Celebrating the Publication of Lytle Shaw's
Fieldworks

Fieldworks

Lytle Shaw
6 x 9 * 304 pages

Fieldworks offers a historical account of the social, rhetorical, and material attempts to ground art and poetry in the physicality of a site.

Arguing that place-oriented inquiries allowed poets and artists to develop new, experimental models of historiography and ethnography, Lytle Shaw draws out the shifting terms of this practice from World War II to the present through a series of illuminating case studies. Beginning with the alternate national genealogies unearthed by William Carlos Williams in Paterson and Charles Olson in Gloucester, Shaw demonstrates how subsequent poets sought to ground such inquiries in concrete social formations—to in effect live the poetics of place: Gary Snyder in his back-to-the-land familial compound, Kitkitdizze; Amiri Baraka in a black nationalist community in Newark; Robert Creeley and the poets of Bolinas, California, in the capacious “now” of their poet-run town. Turning to the work of Robert Smithson—who called one of his essays an “appendix to Paterson,” and who in turn has exerted a major influence on poets since the 1970s—Shaw then traces the emergence of site-specific art in relation both to the poetics of place and to the larger linguistic turn in the humanities, considering poets including Clark Coolidge, Bernadette Mayer, and Lisa Robertson.
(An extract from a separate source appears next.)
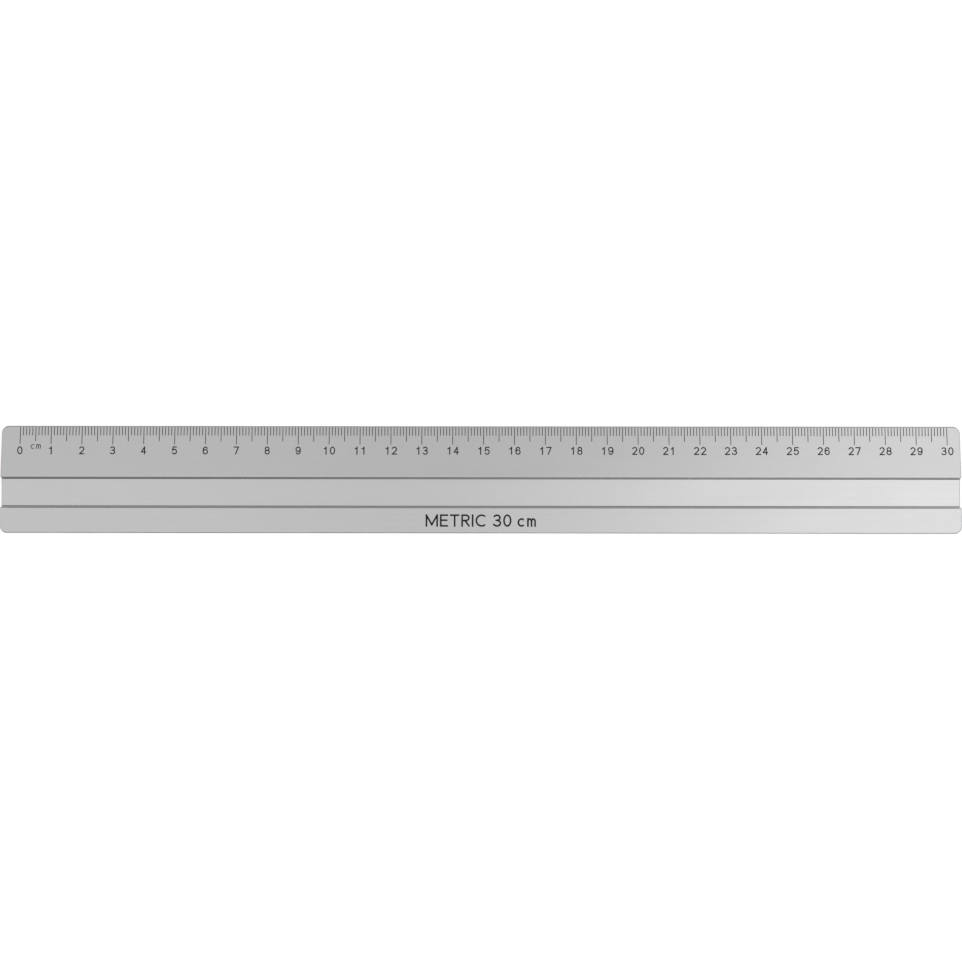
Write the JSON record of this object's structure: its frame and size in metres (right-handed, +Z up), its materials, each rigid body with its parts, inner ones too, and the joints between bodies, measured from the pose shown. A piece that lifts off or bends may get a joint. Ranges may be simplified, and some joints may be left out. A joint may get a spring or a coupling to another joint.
{
  "type": "desk ruler",
  "caption": "Flat bevelled aluminium ruler with a printed centimetre scale, a sunk finger channel, a raised rear band and soft grip strips underneath.",
  "frame": {"origin": "centre of the bounding box in X and Y, on the plane that the soft strips rest on", "axes": "+X along the ruler, the way the numbers read; +Y towards the measuring edge; +Z up, out of the printed face"},
  "size_m": [0.3104, 0.0346, 0.0036],
  "materials": {
    "anodised_aluminium": "satin",
    "grip_rubber": "matte",
    "scale_ink": "matte"
  },
  "bodies": {
    "root": {"ruler_body": "anodised_aluminium", "front_grip_strip": "grip_rubber", "rear_grip_strip": "grip_rubber", "centimetre_marks": "scale_ink", "half_centimetre_marks": "scale_ink", "millimetre_marks": "scale_ink", "unit_label": "scale_ink", "size_legend": "scale_ink", "numeral_00": "scale_ink", "numeral_01": "scale_ink", "numeral_02": "scale_ink", "numeral_03": "scale_ink", "numeral_04": "scale_ink", "numeral_05": "scale_ink", "numeral_06": "scale_ink", "numeral_07": "scale_ink", "numeral_08": "scale_ink", "numeral_09": "scale_ink", "numeral_10": "scale_ink", "numeral_11": "scale_ink", "numeral_12": "scale_ink", "numeral_13": "scale_ink", "numeral_14": "scale_ink", "numeral_15": "scale_ink", "numeral_16": "scale_ink", "numeral_17": "scale_ink", "numeral_18": "scale_ink", "numeral_19": "scale_ink", "numeral_20": "scale_ink", "numeral_21": "scale_ink", "numeral_22": "scale_ink", "numeral_23": "scale_ink", "numeral_24": "scale_ink", "numeral_25": "scale_ink", "numeral_26": "scale_ink", "numeral_27": "scale_ink", "numeral_28": "scale_ink", "numeral_29": "scale_ink", "numeral_30": "scale_ink"}
  },
  "joints": []
}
By putting the poetics of place into dialog with site-specificity in art, Shaw demonstrates how poets and artists became experimental explicators not just of concrete locations and their histories, but of the discourses used to interpret sites more broadly. It is this dual sense of fieldwork that organizes Shaw’s groundbreaking history of site-specific poetry.

Lytle Shaw is an associate professor of English at New York University. He is the author of Cable Factory 20, The Lobe, and Frank O’Hara: The Poetics of Coterie.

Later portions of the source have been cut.